Bürgerinitiativen

15. April 2009, 07:54 Uhr

Kategorie: Gesellschaft

Autor:
Ferdinand Schratmannsdörffer

Liebe Freunde!

Heute möchte ich Ihnen etwas über Bürgerinitiativen erzählen. Die Sache ist nämlich die: Ich hasse Bürgerinitiativen. Sie gehen mir sozusagen auf den Sack (wie mein Sohn das ausdrücken würde). Nun höre ich schon manchen vor seinem Heimrechner losbrüllen: "Was? Wie kann man nur den engagierten, seine Rechte wahrnehmenden Bürger so schlecht machen!" Ich will versuchen, es zu erklären.

Hier bei uns im Ort ist das so: Alle paar Wochen oder Monate klingelt irgendein Heini mit Klemmbrett an meiner Tür, wedelt mit Kugelschreiber und Unterschriftenliste herum und fordert mich auf, doch für seine gute Sache einzutreten.

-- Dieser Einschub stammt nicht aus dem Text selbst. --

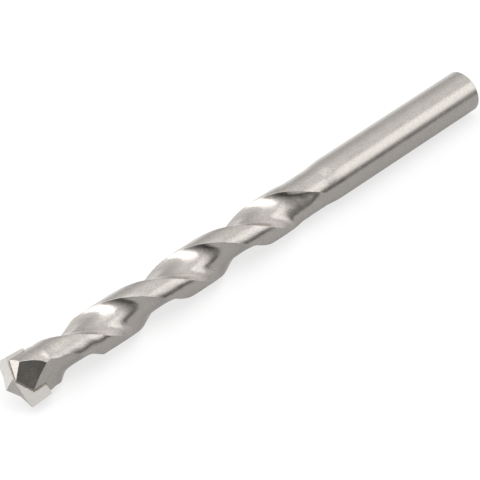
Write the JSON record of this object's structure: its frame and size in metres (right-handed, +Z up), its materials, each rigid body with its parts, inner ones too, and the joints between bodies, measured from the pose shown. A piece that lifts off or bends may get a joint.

Andere organisieren Bürgerversammlungen, wo reichlich geschimpft werden darf; wieder andere schreiben Leserbriefe vom Umfang der "Brüder Karamasow" an das lokale Käseblatt. Und sie alle geben nicht eher Ruhe, bis sie den Politikern oder sonstwie Verantwortlichen so lange auf die Nerven gefallen sind, dass sie ihren Willen bekommen, egal, wie blödsinnig das im einzelnen auch immer sein mag.

Da war zum Beispiel eine Buslinie, die durch unsere Straße fuhr und dadurch zwei nahegelegene Stadtteile hervorragend miteinander verband. Die Anwohner (besser gesagt: der kleinere, aber lautere Teil derselben) hielten sich aber mit ihren Versammlungen und Unterschriften dermaßen dran, dass diese Linie jetzt einen anderen Weg nimmt und die Fahrtzeit ins Nachbardorf sich von 5 auf 25 Minuten erhöht hat. Interessanterweise waren die Engagiertesten in diesem Club gerade diejenigen, die a) sowieso nie den Bus nehmen, weil sie b) auch sowieso nicht vor die Tür gehen.

Als vor einigen Jahren hier ein neuer Supermarkt eröffnet wurde, lief auch so ein Vollidiot mit Liste herum und organisierte Protest dagegen. Wie bitte? Ganz recht. Denn so ein Supermarkt sei ja schließlich mit Verkehr und Lärm und einer Gefährdung der Kinder auf dem Schulweg verbunden. Bla bla bla. Zum Glück blieb der Quatsch erfolglos, und ich kann jetzt endlich einkaufen gehen, ohne vorher bis Pusemuckel zu fahren. Dafür stehen nun einige der Anwohner extra morgens um 5 Uhr auf, um sich über die furchtbar lauten und stinkenden Lieferwagen aufzuregen, die das Frischgemüse bringen.

Andere Leute, zwei Käffer weiter, leiden offensichtlich kollektiv unter zu viel ungenutzter Freizeit. Sie beklagten sich, die angebliche Lärmbelästigung in der Einflugschneise des zig Kilometer entfernten Flughafens sei unzumutbar. Die Flieger sollten doch gefälligst woanders längs düsen. Nun ist das hier aber eine sehr dicht besiedelte Gegend, und das Ansinnen besagter Bürgerinitiative heißt im Klartext nichts anderes als: "Nervt doch bitte unsere Nachbarorte!"

Andererseits fliegen nicht wenige dieser meist gut betuchten Leute zweimal im Jahr in Urlaub. Dann natürlich ist es ihnen ganz recht, dass sie bis zum Flughafen nur zweimal umfallen müssen, bzw dass extrem gute Bus- und Bahnverbindungen sie in Windeseile hinkarren. Das ist dann in Ordnung, weil es der eigenen Bequemlichkeit dient. Denn die Segnungen der modernen Zivilisation wollen sie nämlich alle ganz selbstverständlich genießen. Nur sollen die damit verbundenen Lasten bitte immer die Anderen tragen. Hmm, vielleicht sollte ich einmal eine Bürgerinitiative gegen Bürgerinitiativen ins Leben rufen?